Indemnity clauses can also help, but they are not a complete solution. An indemnity may be difficult to enforce if the subcontractor has no funds or no insurance.

Insurance and indemnity should support proper risk management. They should not replace it.

Practical example

A business uses a subcontractor for delivery work. The subcontracting agreement says the subcontractor is self-employed and controls how the work is done.


In practice, the business gives daily instructions, controls delivery routes, sets delivery times, requires branded clothing, deals with customers, sets the price and does not allow the subcontractor to send anyone else.


If a dispute arises, the business may struggle to rely only on the written subcontracting agreement. The working reality may suggest that the subcontractor was integrated into the business and subject to significant control.


If the subcontractor later brings an Employment Tribunal claim, the business may face a worker-status dispute. If the subcontractor causes injury or damage while working, the same facts may also raise questions about responsibility, supervision, insurance and liability.


This is why the document and the reality must work together.

Practical steps for business owners

Before using subcontractors, your business should:


  • decide whether the relationship is genuinely independent;

  • make sure the subcontracting agreement reflects the reality;

  • review how much control the business will exercise;

  • check whether substitution is genuine;

  • check insurance before work starts;

  • keep records of agreements, instructions and insurance;

  • review the arrangement regularly;

  • take advice before a dispute or accident occurs.

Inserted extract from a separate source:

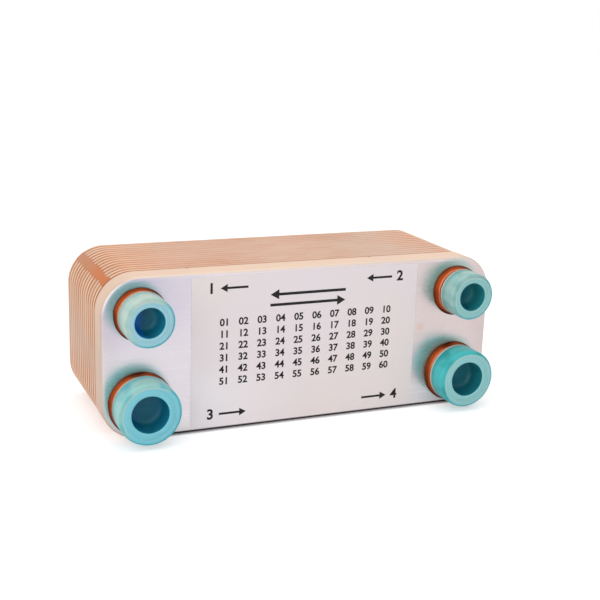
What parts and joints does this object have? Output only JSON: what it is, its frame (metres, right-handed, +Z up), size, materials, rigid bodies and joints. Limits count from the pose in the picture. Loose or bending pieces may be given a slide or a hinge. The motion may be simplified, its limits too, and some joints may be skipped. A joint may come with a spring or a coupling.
{
  "type": "plate wort chiller",
  "caption": "Brazed plate wort chiller: a ribbed stack of rounded steel plates with threaded front ports set in copper fillets, each port under a pull-off plastic cap.",
  "frame": {"origin": "centre of the footprint of the whole part, caps included, at the lower long edge that it stands on", "axes": "+X along the length, from the left ports to the right ports; +Y from the capped ports to the back; +Z up, from the water ports to the wort ports"},
  "size_m": [0.206, 0.0898, 0.079],
  "materials": {
    "cover_steel": "satin stainless sheet with a soft blurred sheen",
    "plate_steel": "stainless edges washed with copper braze",
    "inner_steel": "plain stainless plate",
    "fitting_steel": "turned stainless",
    "braze_copper": "melted copper, darker at its foot",
    "cap_plastic": "soft translucent teal polyethylene",
    "label_paper": "matte pale film"
  },
  "bodies": {
    "chiller": {"front_cover": "cover_steel", "front_reinforcing_plate": "inner_steel", "channel_plate_01": "plate_steel", "channel_plate_02": "plate_steel", "channel_plate_03": "plate_steel", "channel_plate_04": "plate_steel", "channel_plate_05": "plate_steel", "channel_plate_06": "plate_steel", "channel_plate_07": "plate_steel", "channel_plate_08": "plate_steel", "channel_plate_09": "plate_steel", "channel_plate_10": "plate_steel", "channel_plate_11": "plate_steel", "channel_plate_12": "plate_steel", "channel_plate_13": "plate_steel", "channel_plate_14": "plate_steel", "back_reinforcing_plate": "inner_steel", "back_cover": "cover_steel", "wort_out_fitting": "fitting_steel", "wort_in_fitting": "fitting_steel", "water_in_fitting": "fitting_steel", "water_out_fitting": "fitting_steel", "wort_out_braze_fillet": "braze_copper", "wort_in_braze_fillet": "braze_copper", "water_in_braze_fillet": "braze_copper", "water_out_braze_fillet": "braze_copper", "label": "label_paper"},
    "wort_out_cap": {"wort_out_cap": "cap_plastic"},
    "wort_in_cap": {"wort_in_cap": "cap_plastic"},
    "water_in_cap": {"water_in_cap": "cap_plastic"},
    "water_out_cap": {"water_out_cap": "cap_plastic"}
  },
  "joints": [
    {"name": "wort_out_cap_pull", "type": "slide", "parent": "chiller", "child": "wort_out_cap", "axis": [0, -1, 0], "range_m": [0, 0.03]},
    {"name": "wort_in_cap_pull", "type": "slide", "parent": "chiller", "child": "wort_in_cap", "axis": [0, -1, 0], "range_m": [0, 0.03]},
    {"name": "water_in_cap_pull", "type": "slide", "parent": "chiller", "child": "water_in_cap", "axis": [0, -1, 0], "range_m": [0, 0.03]},
    {"name": "water_out_cap_pull", "type": "slide", "parent": "chiller", "child": "water_out_cap", "axis": [0, -1, 0], "range_m": [0, 0.03]}
  ]
}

Relationships often change over time. A subcontractor who starts as independent may gradually become integrated into the business. That is why regular review matters.

Conclusion

A subcontracting agreement is important, but it is not enough by itself.

The subcontracting agreement must be aligned with the reality of the working relationship. If the business controls the subcontractor like a member of staff, prevents genuine substitution, integrates the person into the business and manages the customer relationship, the written label may not protect the business.


The two key risks are employment-status disputes and liability. One can pull the other because both may depend on the same factual picture: control, integration, personal service, independence, insurance and responsibility.


Good drafting matters. But drafting must be supported by reality. The safest approach is to build the subcontractor relationship properly from the beginning, so the contract, insurance, working practices and day-to-day management all point in the same direction.